▶ [GIVEN EXERCISE]
Find each line with the word "bodies" and copy it.

(begin)

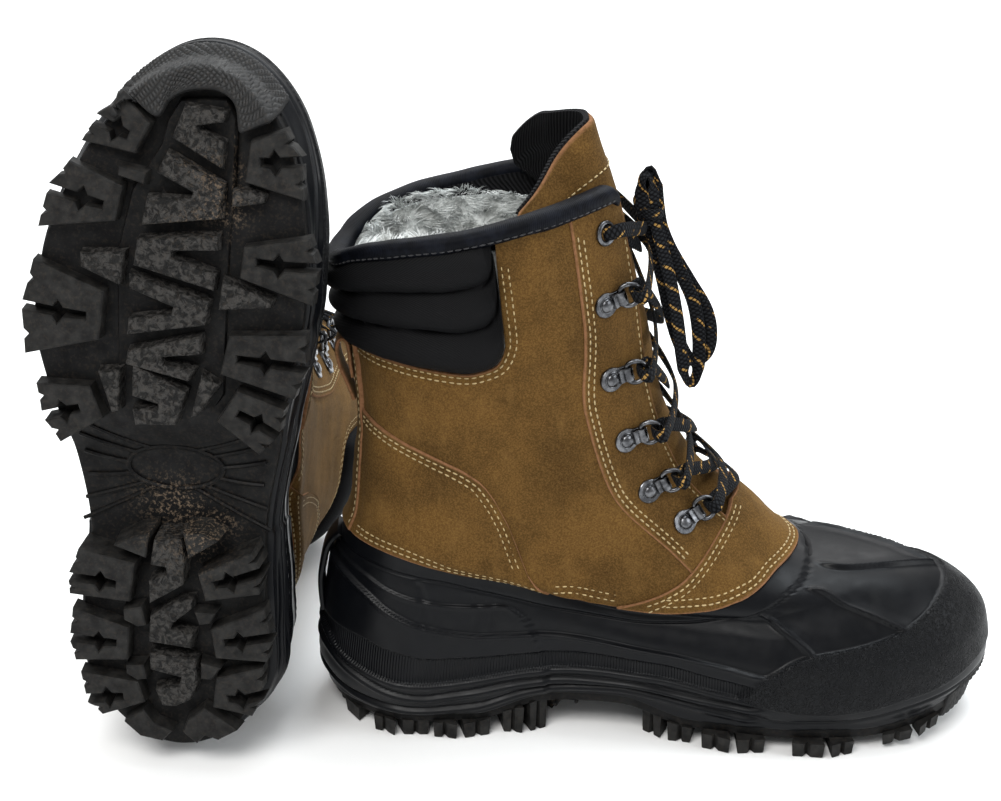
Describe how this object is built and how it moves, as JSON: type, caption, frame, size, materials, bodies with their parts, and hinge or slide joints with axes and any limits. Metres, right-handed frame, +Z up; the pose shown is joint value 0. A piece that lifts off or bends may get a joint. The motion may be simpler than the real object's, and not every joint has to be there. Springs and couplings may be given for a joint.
{
  "type": "pair of insulated hunting boots",
  "caption": "Pair of insulated lace-up hunting boots: rubber foot with lugged sole, suede shaft, padded collar and fleece bootie; one stands, one lies on its back.",
  "frame": {"origin": "middle of the pair's box, on the surface it stands on", "axes": "+X to the toe of the standing left boot, +Z up, +Y away from the sole of the lying right boot"},
  "size_m": [0.4322, 0.294, 0.3214],
  "materials": {
    "suede_leather": "suede, golden brown with raw orange-brown edges",
    "shell_rubber": "satin moulded rubber",
    "tread_rubber": "matt, slightly dusty",
    "padded_nylon": "padded softshell",
    "fleece": "grey-white pile",
    "binding_tape": "folded tape",
    "lace_braid": "flat braid, black with gold flecks",
    "gunmetal": "dark nickel",
    "felt": "felt"
  },
  "bodies": {
    "left_boot": {"left_outsole": "tread_rubber", "left_foot_shell": "shell_rubber", "left_heel_loop": "shell_rubber", "left_insole": "felt", "left_liner": "fleece", "left_backstay": "suede_leather", "left_vamp": "suede_leather", "left_tongue": "suede_leather", "left_collar_pad": "padded_nylon", "left_collar_binding": "binding_tape", "left_lace": "lace_braid", "left_lace_hank": "lace_braid", "left_quarter_medial": "suede_leather", "left_heel_panel_medial": "suede_leather", "left_eyestay_medial": "suede_leather", "left_quarter_lateral": "suede_leather", "left_heel_panel_lateral": "suede_leather", "left_eyestay_lateral": "suede_leather"},
    "left_tongue_flap": {"left_tongue_top": "suede_leather"},
    "left_ring_medial_1": {"left_ring_medial_1": "gunmetal"},
    "left_ring_medial_2": {"left_ring_medial_2": "gunmetal"},
    "left_ring_medial_3": {"left_ring_medial_3": "gunmetal"},
    "left_ring_medial_4": {"left_ring_medial_4": "gunmetal"},
    "left_ring_medial_5": {"left_ring_medial_5": "gunmetal"},
    "left_ring_lateral_1": {"left_ring_lateral_1": "gunmetal"},
    "left_ring_lateral_2": {"left_ring_lateral_2": "gunmetal"},
    "left_ring_lateral_3": {"left_ring_lateral_3": "gunmetal"},
    "left_ring_lateral_4": {"left_ring_lateral_4": "gunmetal"},
    "left_ring_lateral_5": {"left_ring_lateral_5": "gunmetal"},
    "right_boot": {"right_outsole": "tread_rubber", "right_foot_shell": "shell_rubber", "right_heel_loop": "shell_rubber", "right_insole": "felt", "right_liner": "fleece", "right_backstay": "suede_leather", "right_vamp": "suede_leather", "right_tongue": "suede_leather", "right_collar_pad": "padded_nylon", "right_collar_binding": "binding_tape", "right_lace": "lace_braid", "right_lace_hank": "lace_braid", "right_quarter_medial": "suede_leather", "right_heel_panel_medial": "suede_leather", "right_eyestay_medial": "suede_leather", "right_quarter_lateral": "suede_leather", "right_heel_panel_lateral": "suede_leather", "right_eyestay_lateral": "suede_leather"},
    "right_tongue_flap": {"right_tongue_top": "suede_leather"},
    "right_ring_medial_1": {"right_ring_medial_1": "gunmetal"},
    "right_ring_medial_2": {"right_ring_medial_2": "gunmetal"},
    "right_ring_medial_3": {"right_ring_medial_3": "gunmetal"},
    "right_ring_medial_4": {"right_ring_medial_4": "gunmetal"},
    "right_ring_medial_5": {"right_ring_medial_5": "gunmetal"},
    "right_ring_lateral_1": {"right_ring_lateral_1": "gunmetal"},
    "right_ring_lateral_2": {"right_ring_lateral_2": "gunmetal"},
    "right_ring_lateral_3": {"right_ring_lateral_3": "gunmetal"},
    "right_ring_lateral_4": {"right_ring_lateral_4": "gunmetal"},
    "right_ring_lateral_5": {"right_ring_lateral_5": "gunmetal"}
  },
  "joints": [
    {"name": "right_boot_lift", "type": "slide", "parent": "left_boot", "child": "right_boot", "axis": [0, 0, 1], "range_m": [0, 0.35]},
    {"name": "left_tongue_flap_fold", "type": "hinge", "parent": "left_boot", "child": "left_tongue_flap", "pos_m": [0.02622, -0.0789, 0.2312], "axis": [0, 1, 0], "range_deg": [-20, 4]},
    {"name": "left_ring_medial_1_swing", "type": "hinge", "parent": "left_boot", "child": "left_ring_medial_1", "pos_m": [0.03468, -0.1111, 0.21573], "axis": [-0.2987, -0.0944, 0.9497], "range_deg": [-5, 5]},
    {"name": "left_ring_medial_2_swing", "type": "hinge", "parent": "left_boot", "child": "left_ring_medial_2", "pos_m": [0.03824, -0.11323, 0.18136], "axis": [-0.229, -0.0333, 0.9729], "range_deg": [-5, 5]},
    {"name": "left_ring_medial_3_swing", "type": "hinge", "parent": "left_boot", "child": "left_ring_medial_3", "pos_m": [0.04568, -0.1131, 0.15219], "axis": [-0.2626, 0.0022, 0.9649], "range_deg": [-5, 5]},
    {"name": "left_ring_medial_4_swing", "type": "hinge", "parent": "left_boot", "child": "left_ring_medial_4", "pos_m": [0.05655, -0.11248, 0.12766], "axis": [-0.4029, 0.0341, 0.9146], "range_deg": [-5, 5]},
    {"name": "left_ring_medial_5_swing", "type": "hinge", "parent": "left_boot", "child": "left_ring_medial_5", "pos_m": [0.07268, -0.1107, 0.11192], "axis": [-0.5465, 0.2117, 0.8102], "range_deg": [-5, 5]},
    {"name": "left_ring_lateral_1_swing", "type": "hinge", "parent": "left_boot", "child": "left_ring_lateral_1", "pos_m": [0.03468, -0.04669, 0.21573], "axis": [0.2987, -0.0944, -0.9497], "range_deg": [-5, 5]},
    {"name": "left_ring_lateral_2_swing", "type": "hinge", "parent": "left_boot", "child": "left_ring_lateral_2", "pos_m": [0.03824, -0.04456, 0.18136], "axis": [0.229, -0.0333, -0.9729], "range_deg": [-5, 5]},
    {"name": "left_ring_lateral_3_swing", "type": "hinge", "parent": "left_boot", "child": "left_ring_lateral_3", "pos_m": [0.04568, -0.0447, 0.15219], "axis": [0.2626, 0.0022, -0.9649], "range_deg": [-5, 5]},
    {"name": "left_ring_lateral_4_swing", "type": "hinge", "parent": "left_boot", "child": "left_ring_lateral_4", "pos_m": [0.05655, -0.04531, 0.12766], "axis": [0.4029, 0.0341, -0.9146], "range_deg": [-5, 5]},
    {"name": "left_ring_lateral_5_swing", "type": "hinge", "parent": "left_boot", "child": "left_ring_lateral_5", "pos_m": [0.07268, -0.04706, 0.11192], "axis": [0.546, 0.2119, -0.8106], "range_deg": [-5, 5]},
    {"name": "right_tongue_flap_fold", "type": "hinge", "parent": "right_boot", "child": "right_tongue_flap", "pos_m": [-0.13471, 0.09233, 0.12029], "axis": [0.9923, -0.1201, -0.0314], "range_deg": [-20, 4]},
    {"name": "right_ring_medial_1_swing", "type": "hinge", "parent": "right_boot", "child": "right_ring_medial_1", "pos_m": [-0.10425, 0.07364, 0.12869], "axis": [-0.1941, -0.9123, 0.3605], "range_deg": [-5, 5]},
    {"name": "right_ring_medial_2_swing", "type": "hinge", "parent": "right_boot", "child": "right_ring_medial_2", "pos_m": [-0.10605, 0.03952, 0.13433], "axis": [-0.1389, -0.9467, 0.2905], "range_deg": [-5, 5]},
    {"name": "right_ring_medial_3_swing", "type": "hinge", "parent": "right_boot", "child": "right_ring_medial_3", "pos_m": [-0.10934, 0.01107, 0.14358], "axis": [-0.1015, -0.9411, 0.3225], "range_deg": [-5, 5]},
    {"name": "right_ring_medial_4_swing", "type": "hinge", "parent": "right_boot", "child": "right_ring_medial_4", "pos_m": [-0.11242, -0.01253, 0.15598], "axis": [-0.0585, -0.8869, 0.4582], "range_deg": [-5, 5]},
    {"name": "right_ring_medial_5_swing", "type": "hinge", "parent": "right_boot", "child": "right_ring_medial_5", "pos_m": [-0.11542, -0.02697, 0.17312], "axis": [0.1356, -0.7964, 0.5894], "range_deg": [-5, 5]},
    {"name": "right_ring_lateral_1_swing", "type": "hinge", "parent": "right_boot", "child": "right_ring_lateral_1", "pos_m": [-0.16816, 0.08137, 0.13071], "axis": [0.0068, 0.935, -0.3546], "range_deg": [-5, 5]},
    {"name": "right_ring_lateral_2_swing", "type": "hinge", "parent": "right_boot", "child": "right_ring_lateral_2", "pos_m": [-0.17419, 0.04777, 0.13648], "axis": [0.0729, 0.9547, -0.2884], "range_deg": [-5, 5]},
    {"name": "right_ring_lateral_3_swing", "type": "hinge", "parent": "right_boot", "child": "right_ring_lateral_3", "pos_m": [-0.17721, 0.01928, 0.14573], "axis": [0.1058, 0.9406, -0.3226], "range_deg": [-5, 5]},
    {"name": "right_ring_lateral_4_swing", "type": "hinge", "parent": "right_boot", "child": "right_ring_lateral_4", "pos_m": [-0.17907, -0.00446, 0.15809], "axis": [0.1261, 0.8787, -0.4603], "range_deg": [-5, 5]},
    {"name": "right_ring_lateral_5_swing", "type": "hinge", "parent": "right_boot", "child": "right_ring_lateral_5", "pos_m": [-0.17857, -0.01933, 0.17512], "axis": [0.2847, 0.7459, -0.6022], "range_deg": [-5, 5]}
  ]
}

(end)

▶ [REPLY]
Describe how this object is built and how it moves, as JSON: type, caption, frame, size, materials, bodies with their parts, and hinge or slide joints with axes and any limits. Metres, right-handed frame, +Z up; the pose shown is joint value 0. A piece that lifts off or bends may get a joint. The motion may be simpler than the real object's, and not every joint has to be there. Springs and couplings may be given for a joint.
  "bodies": {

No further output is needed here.